Innovative bolted junction with high ductility for circular tubular element

This paper deals with the design of an innovative type of bolted junction that shows a high plastic range in the load displacement. The schematization studied and reported in this paper is generally valid for steel structures and can be applied where high ductility is required (for example structures subjected to earthquakes) or statically indeterminate structures. In this case due to the high ductility of the junction there is a redistribution of stress/load in the elements. For this implementation the bolted junction was studied and applied to the arches of a bridge (designed by the University of Brescia). The developed junction described in this paper will solve the problems described above and permit an adjustment of the arch length until a balanced configuration is reached. The design procedure includes a preliminary analytical computation using the most important buckling theories; subsequently it is carried out a numerical analysis which results are validated executing several experimental analyses on a scale model.

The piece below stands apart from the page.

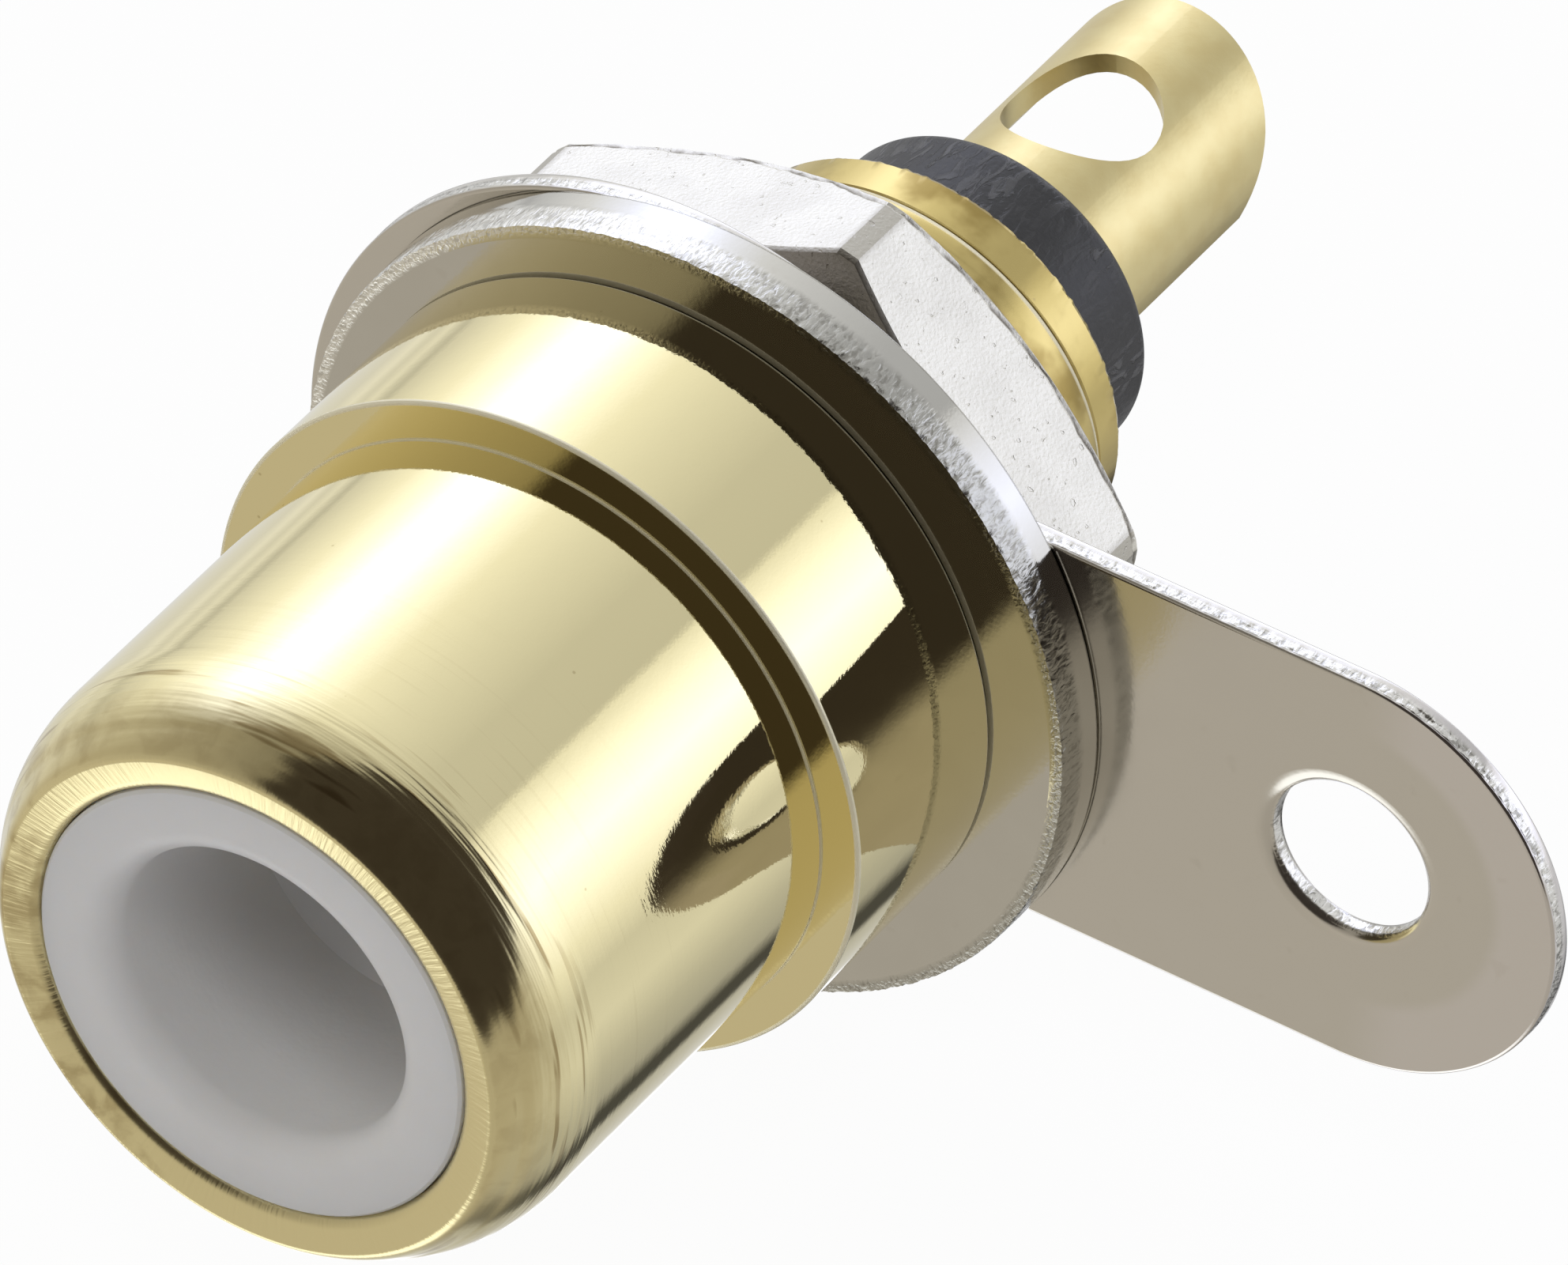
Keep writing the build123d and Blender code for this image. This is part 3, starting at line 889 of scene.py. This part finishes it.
RESIN_WHITE_DEEP = (0.84, 0.835, 0.825)
RESIN_BLACK = (0.03, 0.03, 0.032)
RESIN_SCRATCH = (0.17, 0.17, 0.175)
NOSE_LINES_R = (3.56, 3.68)  # the turning lines start between these radii
NOSE_STAINS_R = (3.95, 4.12)  # and the stains end between these
TIP_RING = (2.0, 2.25)  # the tag's tip changes tone at these distances from its hole
TIP_ACROSS = (9.3, 10.3)  # and between these places along X
# The torn rims' painted shade sets in between these places along X
RIM_SHADE_ACROSS = (-1.0, 2.5)  # the torn rims change tone between these places along X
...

The final scope is the design of an innovative junction for tubular elements with circular section which permits the modification of the post-buckling curve in order to increase the ductility of the entire junction. The geometric solution studied was verified numerically and experimentally tested on a scale model. The results show a meaningful increase in elastic plastic performance of the junction. Indicatively this innovative geometry increases the elastic plastic behavior on the experimental geometry approximately 2 times when compared with the junction of the tubular elements without the designed junction.